Item Coversheet

Housing and Redevelopment Authority Board Action Request
20-HCHRA-0004


Item Description:
Neg Agmt PR00001996 with Greater MN Housing Fund to preserve naturally occurring affordable housing, 03/01/20–02/28/40, NTE $2,000,000
Resolution:

BE IT RESOLVED, that the Executive Director be authorized to negotiate Agreement PR00001996 with Greater Minnesota Housing Fund, or affiliated entity, for the preservation of naturally occurring affordable housing, during the period March 1, 2020 through February 28, 2040 with the amount not to exceed $2,000,000; that following review and approval by the County Attorney's Office, the Chair be authorized to sign the agreement on behalf of the authority; and that the Controller be authorized to disburse funds as directed.

Background:

History: Hennepin County has over 45,000 units of unsubsidized multifamily rental housing with rents affordable to households with incomes at or below 60 percent Annual Median Income (AMI) ($60,000 for a family of four).
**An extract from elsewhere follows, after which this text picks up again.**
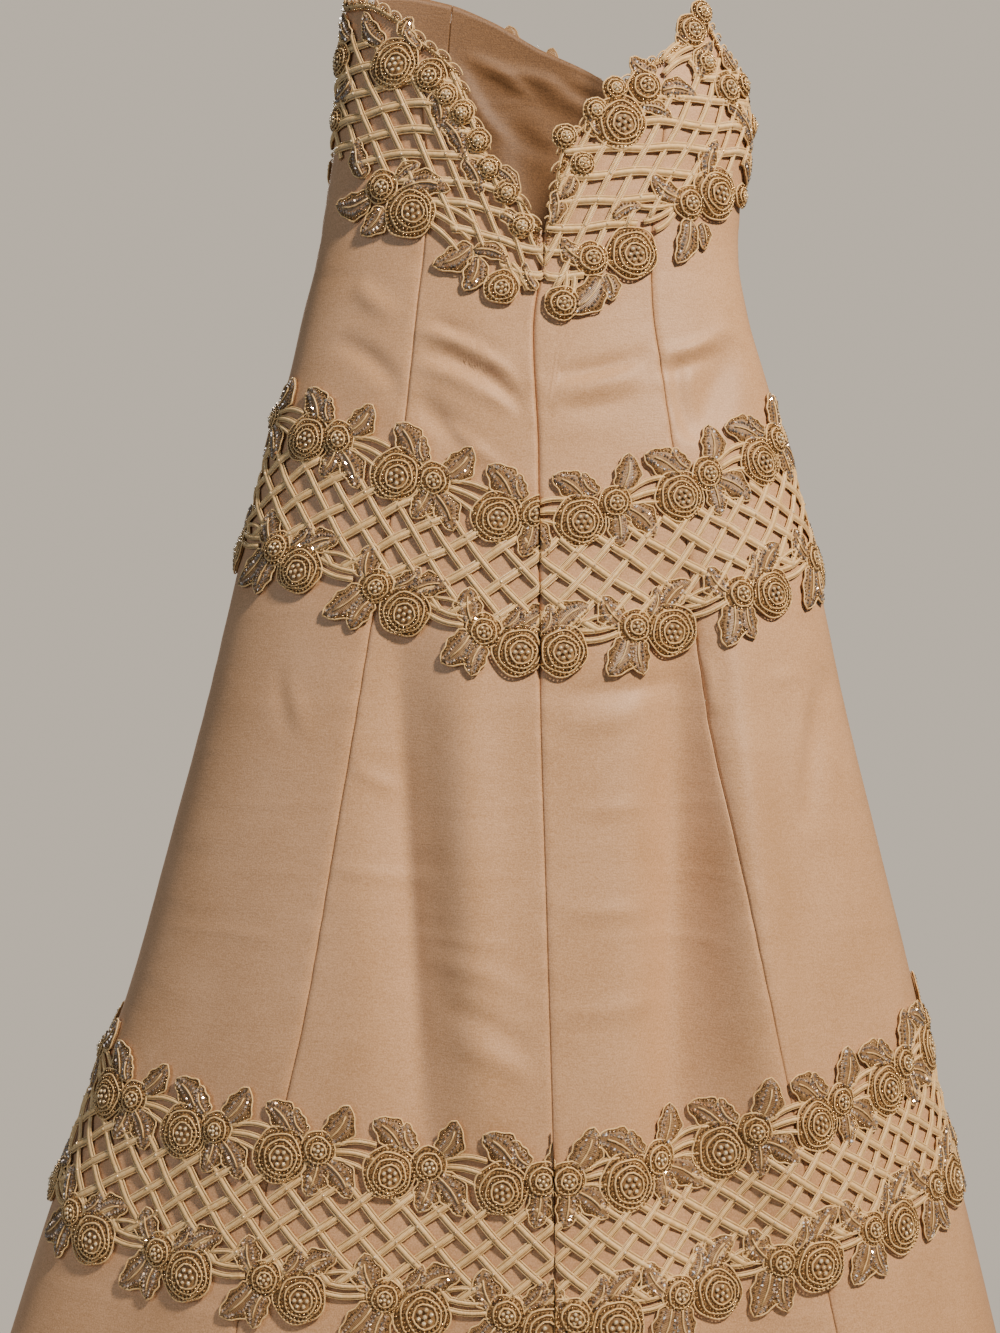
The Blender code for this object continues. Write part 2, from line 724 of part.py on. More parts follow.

Rents in these “naturally occurring affordable housing” units tend to average between $900 and $1,200 per month. The properties range in size, age, location, and ownership. Hennepin County accounts for approximately 50 percent of the naturally occurring affordable housing rental units in the seven-county metropolitan area.

 

Rental vacancy rates in the Twin Cities metro area remain historically low around 3.0 percent, making it difficult for families and individuals to find available housing. National and local investors continue to rapidly acquire rental portfolios, while nonprofit and socially motivated landlords lack the nimble capital needed to compete in the market. As a result, we continue to see naturally affordable rental developments converted to higher market rent properties.

 

Compounding the problem, many of the “market” conversions limit or eliminate altogether the use of Federal Section 8 housing choice vouchers and state Housing Support. Resulting displacement negatively impacts Hennepin County social service participants, who rely heavily on the programs for the provision of safe, stable housing.

 

In response, Greater Minnesota Housing Fund (GMHF) created a Housing Impact Investment Fund (HIIF) to finance the acquisition and preservation of unsubsidized affordable rental housing and preserve affordability for the long term. Investments target rental properties at risk of conversion to higher rents and the threatening displacement of low and moderate-income residents. Lower-cost equity is essential to capitalizing the HIIF.

 

In 2016, the Hennepin County Housing and Redevelopment Authority (HCHRA) was an early and critical participant in the first phase of the metro-wide HIIF, investing $3,000,000 to preserve naturally occurring affordable housing (Resolution 16-HCHRA-0021).

 

HIIF Phase I invested $25 million dollars from institutional, philanthropic, and socially conscious investors, leveraging approximately $100 million in traditional mortgage debt. The HIIF investment in each property provides the needed equity (approximately 30 percent) in the real estate acquisition and is further leveraged by traditional bank financing (approximately 70 percent). Overall, 701 units were preserved region-wide, including 459 (65 percent) in Hennepin County. HCHRA’s average investment per unit preserved in Hennepin County was approximately $6,500. In return, the HCHRA receives modest annual interest payments ($15,000-$30,000) with the potential for full repayment of the HCHRA’s investment in or about 2031.

 

After evaluation of HIIF Phase I and persistent market conditions, GMHF has proposed creation of a similar, Phase II fund, and requested additional HCHRA investment.

 

Based on Phase I’s low cost per unit investment, modest annual return, and potential for full or partial repayment of the entire investment at some future time, staff recommends a second investment in the amount of $2,000,000 for Phase II. Like Phase I, HCHRA Phase II participation would provide low rate, non-collateralized, financing. Under the funding agreement, one or more disbursements could be made, each structured with a likely term of 10 years, with no payments due until the end of the term. By not requiring any collateral, the financing acknowledges that the HCHRA is at risk of losses and write-downs.

 

This board action request aligns with Hennepin County disparity reduction efforts by preventing resident displacement and the loss of existing affordable rental housing opportunities in communities throughout the county. Funding is included in the 2020 HCHRA Fund 37 Special Projects budget.

 

Current Request: This request is to authorize negotiation of Agreement PR00001996 with the Greater Minnesota Housing Fund to preserve naturally occurring affordable housing during the period March 1, 2020 through February 28, 2040 with the not to exceed amount of $2,000,000.

 

Impact/Outcomes: Investment of $2,000,000 in the naturally occurring affordable housing HIIF Phase II is expected to leverage approximately $30.5 million in institutional, philanthropic, and socially conscious investor funds and approximately $70 million in private bank financing to preserve 400 – 500 naturally occurring affordable housing units.